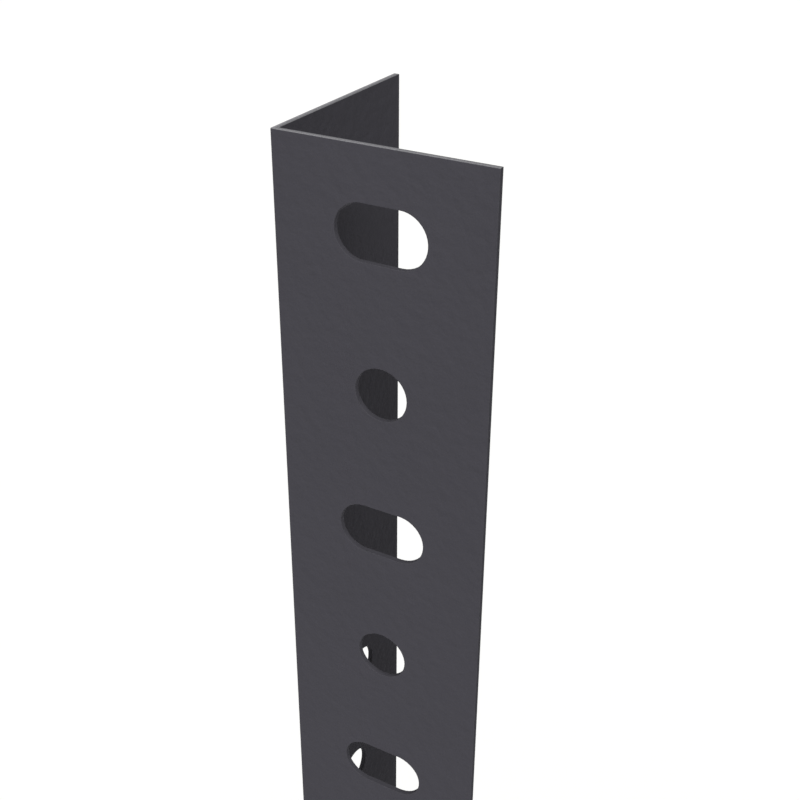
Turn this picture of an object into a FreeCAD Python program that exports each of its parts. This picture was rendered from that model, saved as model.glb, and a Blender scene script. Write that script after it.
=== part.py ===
# Slotted angle upright for shelving: one steel strip folded into two equal legs, punched from end to end
# Millimetres. +Z runs up the bar from its foot at z = 0, and x = y = 0 is the middle of the legs' square
import FreeCAD, Part
import math
import os

import Sketcher

NODE = "angle_upright"

# Driving sizes: alias, value and what it measures
SIZES = [
    ("bar_length", 1000.0, "cut length of the bar"),
    ("leg_width", 33.5, "outside width of each leg, over the heel"),
    ("sheet_thickness", 0.9, "thickness of the strip"),
    ("heel_radius", 0.3, "outside radius of the fold, set almost sharp"),
    ("throat_radius", 0.2, "inside radius of the fold"),
    ("round_diameter", 8.3, "diameter of a round hole"),
    ("slot_width", 8.3, "width of a slot, up the bar"),
    ("slot_length", 14.2, "length of a slot, end to end across the leg"),
    ("end_land", 12.0, "top end to the middle of the highest hole, and the least that is left at the foot"),
    ("hole_pitch", 23.75, "one hole to the next within a press stroke"),
    ("stroke_pitch", 96.25, "advance of the strip from stroke to stroke"),
]

# What one press stroke punches down each leg, from the top
STROKE = ["slot", "round", "slot", "round"]

# The plane of each leg's outer face, and whether a cut from it must be turned round to enter the steel
LEGS = {"front": ("XZ_Plane", False), "side": ("YZ_Plane", True)}

# How a constraint names the two ends of a line or arc, the middle of an arc, and the sketch's own origin
START, END, CENTRE = 1, 2, 3
ORIGIN_POINT = (-1, 1)

# Two places closer than this are the same, in mm, and two volumes that differ by less than this share
SAME_PLACE = 1e-6
SAME_VOLUME = 1e-3


def point(across, along):
    """A place in a sketch, from its own origin."""
    return FreeCAD.Vector(across, along, 0)


def make_sizes(doc):
    """Keep every driving size in a sheet, one aliased cell each."""
    sheet = doc.addObject("Spreadsheet::Sheet", "Sizes")
    for row, (alias, value, meaning) in enumerate(SIZES, start=1):
        sheet.set(f"A{row}", alias)
        sheet.set(f"B{row}", str(value))
        sheet.set(f"C{row}", meaning)
        sheet.setAlias(f"B{row}", alias)
    doc.recompute()
    return sheet


def origin_item(body, role):
    """One of the body's own origin planes or axes."""
    return next(item for item in body.Origin.OriginFeatures if item.Role == role)


def new_sketch(body, name, plane_role):
    """An empty sketch on one of the body's origin planes."""
    sketch = body.newObject("Sketcher::SketchObject", name)
    sketch.AttachmentSupport = [(origin_item(body, plane_role), "")]
    sketch.MapMode = "FlatFace"
    return sketch


def relate(sketch, kind, *places):
    """Add a rule without a size, such as Horizontal or Tangent."""
    sketch.addConstraint(Sketcher.Constraint(kind, *places))


def size(sketch, name, kind, places, value, expression):
    """Add a named dimension, drawn at its value and tied to the sheet."""
    index = sketch.addConstraint(Sketcher.Constraint(kind, *places, value))
    sketch.renameConstraint(index, name)
    sketch.setExpression(f"Constraints.{name}", expression)


def draw_section(body, sheet):
    """The L section, with its heel on the body's origin."""
    wide, thick = sheet.leg_width, sheet.sheet_thickness
    corners = [(0, 0), (wide, 0), (wide, thick), (thick, thick), (thick, wide), (0, wide)]
    sketch = new_sketch(body, "section", "XY_Plane")
    lines = []
    for index, corner in enumerate(corners):
        following = corners[(index + 1) % len(corners)]
        lines.append(sketch.addGeometry(Part.LineSegment(point(*corner), point(*following))))
    for index, line in enumerate(lines):
        relate(sketch, "Coincident", line, END, lines[(index + 1) % len(lines)], START)
        relate(sketch, "Horizontal" if index % 2 == 0 else "Vertical", line)
    front_leg, front_edge, _, _, side_edge, side_leg = lines
    relate(sketch, "Coincident", front_leg, START, *ORIGIN_POINT)
    relate(sketch, "Equal", front_leg, side_leg)
    relate(sketch, "Equal", front_edge, side_edge)
    size(sketch, "width", "Distance", [front_leg], wide, "Sizes.leg_width")
    size(sketch, "thickness", "Distance", [front_edge], thick, "Sizes.sheet_thickness")
    return sketch


def upright_edge(feature, across, along):
    """The name of the edge that runs up the bar at one corner of the section."""
    for index, edge in enumerate(feature.Shape.Edges, start=1):
        box = edge.BoundBox
        straight_up = box.XLength < SAME_PLACE and box.YLength < SAME_PLACE
        if straight_up and math.hypot(box.XMin - across, box.YMin - along) < SAME_PLACE:
            return f"Edge{index}"
    raise ValueError(f"no upright edge at {across}, {along}")


def round_fold(body, name, base, corner, radius_alias):
    """Round one side of the fold over the whole length."""
    fillet = body.newObject("PartDesign::Fillet", name)
    fillet.Base = (base, [upright_edge(base, corner, corner)])
    fillet.setExpression("Radius", f"Sizes.{radius_alias}")
    body.Document.recompute()
    return fillet


def fold_strip(body, sheet):
    """The plain folded bar: the section run up to its length, with both sides of the fold rounded."""
    bar = body.newObject("PartDesign::Pad", "bar")
    bar.Profile = draw_section(body, sheet)
    bar.setExpression("Length", "Sizes.bar_length")
    body.Document.recompute()
    heel = round_fold(body, "heel", bar, 0, "heel_radius")
    return round_fold(body, "throat", heel, sheet.sheet_thickness, "throat_radius")


def station_depth(station):
    """How far below the top end this station's first hole lies, in terms of the sheet."""
    return f"(Sizes.end_land + {station} * Sizes.hole_pitch)"


def strokes_that_fit(station):
    """How many holes this station leaves down the bar, the land at the foot kept, in terms of the sheet."""
    room = f"(Sizes.bar_length - Sizes.end_land - {station_depth(station)})"
    return f"(floor({room} / Sizes.stroke_pitch) + 1)"


def draw_round(sketch, sheet, height, height_rule):
    """A round hole on the middle line of the leg."""
    middle, radius = sheet.leg_width / 2, sheet.round_diameter / 2
    circle = sketch.addGeometry(Part.Circle(point(middle, height), FreeCAD.Vector(0, 0, 1), radius))
    size(sketch, "radius", "Radius", [circle], radius, "Sizes.round_diameter / 2")
    size(sketch, "across", "DistanceX", [*ORIGIN_POINT, circle, CENTRE], middle, "Sizes.leg_width / 2")
    size(sketch, "height", "DistanceY", [*ORIGIN_POINT, circle, CENTRE], height, height_rule)


def draw_slot(sketch, sheet, height, height_rule):
    """A slot across the leg, with round ends, on the middle line of the leg."""
    radius = sheet.slot_width / 2
    reach = sheet.slot_length / 2 - radius
    left, right = sheet.leg_width / 2 - reach, sheet.leg_width / 2 + reach
    quarter = math.pi / 2
    arcs = []
    for middle, start, end in ((left, quarter, 3 * quarter), (right, -quarter, quarter)):
        circle = Part.Circle(point(middle, height), FreeCAD.Vector(0, 0, 1), radius)
        arcs.append(sketch.addGeometry(Part.ArcOfCircle(circle, start, end)))
    left_end, right_end = arcs
    low, high = height - radius, height + radius
    bottom = sketch.addGeometry(Part.LineSegment(point(left, low), point(right, low)))
    top = sketch.addGeometry(Part.LineSegment(point(right, high), point(left, high)))
    for first, second in ((left_end, bottom), (bottom, right_end), (right_end, top), (top, left_end)):
        relate(sketch, "Tangent", first, END, second, START)
    relate(sketch, "Horizontal", bottom)
    relate(sketch, "Equal", left_end, right_end)
    size(sketch, "radius", "Radius", [left_end], radius, "Sizes.slot_width / 2")
    span_rule = "(Sizes.slot_length - Sizes.slot_width)"
    size(sketch, "span", "Distance", [bottom], right - left, span_rule)
    across_rule = f"Sizes.leg_width / 2 - {span_rule} / 2"
    size(sketch, "across", "DistanceX", [*ORIGIN_POINT, left_end, CENTRE], left, across_rule)
    size(sketch, "height", "DistanceY", [*ORIGIN_POINT, left_end, CENTRE], height, height_rule)


DRAW = {"slot": draw_slot, "round": draw_round}


def punch_station(body, sheet, leg, station, shape):
    """One station of the press: its first hole in this leg, then the same hole again at every stroke."""
    plane_role, turned = LEGS[leg]
    label = f"{leg}_{station + 1}_{shape}"
    depth = sheet.end_land + station * sheet.hole_pitch
    sketch = new_sketch(body, f"{label}_outline", plane_role)
    height_rule = f"Sizes.bar_length - {station_depth(station)}"
    DRAW[shape](sketch, sheet, sheet.bar_length - depth, height_rule)

    hole = body.newObject("PartDesign::Pocket", f"{label}_hole")
    hole.Profile = sketch
    hole.Type = "ThroughAll"
    hole.Reversed = turned
    body.Document.recompute()

    row = body.newObject("PartDesign::LinearPattern", f"{label}_row")
    row.Originals = [hole]
    row.Direction = (origin_item(body, "Z_Axis"), [""])
    row.Reversed = True
    row.setExpression("Occurrences", strokes_that_fit(station))
    row.setExpression("Length", f"({strokes_that_fit(station)} - 1) * Sizes.stroke_pitch")
    body.Tip = row
    body.Document.recompute()
    return row


def hole_area(sheet, shape):
    """The area that one hole takes out of the strip."""
    if shape == "round":
        return math.pi * (sheet.round_diameter / 2) ** 2
    straight = sheet.slot_length - sheet.slot_width
    return math.pi * (sheet.slot_width / 2) ** 2 + straight * sheet.slot_width


def punch_legs(body, sheet, blank):
    """Punch both legs station by station, and see that each row takes out just its own holes."""
    before = blank.Shape.Volume
    for leg in LEGS:
        for station, shape in enumerate(STROKE):
            row = punch_station(body, sheet, leg, station, shape)
            punched = row.Occurrences * hole_area(sheet, shape) * sheet.sheet_thickness
            removed = before - row.Shape.Volume
            if abs(removed - punched) > SAME_VOLUME * punched:
                raise ValueError(f"{row.Name} removes {removed:.2f} mm3, not {punched:.2f} mm3")
            print(f"{row.Name}: {row.Occurrences} holes")
            before = row.Shape.Volume


def build_upright(doc, sheet):
    """The whole upright, moved so that its foot is centred on the origin."""
    body = doc.addObject("PartDesign::Body", NODE)
    body.Label = NODE
    punch_legs(body, sheet, fold_strip(body, sheet))
    for axis in ("x", "y"):
        body.setExpression(f".Placement.Base.{axis}", "-Sizes.leg_width / 2")
    doc.recompute()
    return body


def check_document(doc, parts):
    """Stop at any feature that failed, and at any shape that isn't whole."""
    for item in doc.Objects:
        if "Invalid" in item.State or "Error" in item.State:
            raise ValueError(f"{item.Name} failed: {item.State}")
    for part in parts:
        if part.Shape.isNull() or not part.Shape.isValid() or len(part.Shape.Solids) != 1:
            raise ValueError(f"{part.Label} isn't one valid solid")


def write_parts(parts):
    """Write each part to its own STEP file, named by its label."""
    os.makedirs("parts", exist_ok=True)
    for part in parts:
        part.Shape.exportStep(f"parts/{part.Label}.step")
        box = part.Shape.BoundBox
        print(f"{part.Label}: {part.Shape.Volume:.1f} mm3, {len(part.Shape.Faces)} faces")
        print(f"  x {box.XMin:.2f} to {box.XMax:.2f}, y {box.YMin:.2f} to {box.YMax:.2f}")
        print(f"  z {box.ZMin:.2f} to {box.ZMax:.2f}")


def main():
    doc = FreeCAD.newDocument("AngleUpright")
    parts = [build_upright(doc, make_sizes(doc))]
    check_document(doc, parts)
    write_parts(parts)


main()
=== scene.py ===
# Slotted angle upright: a folded and punched steel strip, painted matt anthracite, with bare sheared ends
# whose light tone is partly painted light from above
import math

import bmesh
import bpy
from mathutils import Matrix, Vector


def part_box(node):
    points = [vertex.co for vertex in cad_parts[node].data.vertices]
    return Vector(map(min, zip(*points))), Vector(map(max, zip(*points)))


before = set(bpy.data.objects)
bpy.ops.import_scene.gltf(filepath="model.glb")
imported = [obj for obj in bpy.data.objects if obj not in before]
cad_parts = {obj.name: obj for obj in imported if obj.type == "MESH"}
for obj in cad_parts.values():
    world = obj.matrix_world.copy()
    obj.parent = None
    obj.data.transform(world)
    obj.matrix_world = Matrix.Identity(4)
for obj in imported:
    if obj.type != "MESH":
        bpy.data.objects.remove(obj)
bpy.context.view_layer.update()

MM = 0.001
NODE = "angle_upright"

# The camera as the photograph has it: its place is measured from the top corner of the heel, in mm
CAMERA_FROM_HEEL = Vector((89.97, -126.47, 45.53)) * MM
CAMERA_AZIMUTH = 28.996
CAMERA_ELEVATION = 29.282
CAMERA_ROLL = -0.303
FOCAL_PIXELS = 1190.60
PHOTO_WIDTH = 800
SENSOR_WIDTH = 36.0
NEAREST_SEEN = 1.0 * MM
FARTHEST_SEEN = 60.0

# Light: a level of 1 shows a colour as it is written
SKY_LIGHT = (0.22, 0.217, 0.19, 1.0)
SKY_SEEN = (1.0, 1.0, 1.0, 1.0)
LAMPS = {
    "key": {"level": 0.915, "azimuth": 20.0, "elevation": 40.0, "spread": 40.0},
    "fill": {"level": 0.45, "azimuth": 245.0, "elevation": 12.0, "spread": 50.0},
    "back": {"level": 0.075, "azimuth": 130.0, "elevation": 30.0, "spread": 60.0},
}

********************

> [Aim of the exercise]
Copy out exactly the lines from the line with "imported = [obj" to the end of the listing, including both of those lines, and give nothing else.

> [Reply]
imported = [obj for obj in bpy.data.objects if obj not in before]
cad_parts = {obj.name: obj for obj in imported if obj.type == "MESH"}
for obj in cad_parts.values():
    world = obj.matrix_world.copy()
    obj.parent = None
    obj.data.transform(world)
    obj.matrix_world = Matrix.Identity(4)
for obj in imported:
    if obj.type != "MESH":
        bpy.data.objects.remove(obj)
bpy.context.view_layer.update()

MM = 0.001
NODE = "angle_upright"

# The camera as the photograph has it: its place is measured from the top corner of the heel, in mm
CAMERA_FROM_HEEL = Vector((89.97, -126.47, 45.53)) * MM
CAMERA_AZIMUTH = 28.996
CAMERA_ELEVATION = 29.282
CAMERA_ROLL = -0.303
FOCAL_PIXELS = 1190.60
PHOTO_WIDTH = 800
SENSOR_WIDTH = 36.0
NEAREST_SEEN = 1.0 * MM
FARTHEST_SEEN = 60.0

# Light: a level of 1 shows a colour as it is written
SKY_LIGHT = (0.22, 0.217, 0.19, 1.0)
SKY_SEEN = (1.0, 1.0, 1.0, 1.0)
LAMPS = {
    "key": {"level": 0.915, "azimuth": 20.0, "elevation": 40.0, "spread": 40.0},
    "fill": {"level": 0.45, "azimuth": 245.0, "elevation": 12.0, "spread": 50.0},
    "back": {"level": 0.075, "azimuth": 130.0, "elevation": 30.0, "spread": 60.0},
}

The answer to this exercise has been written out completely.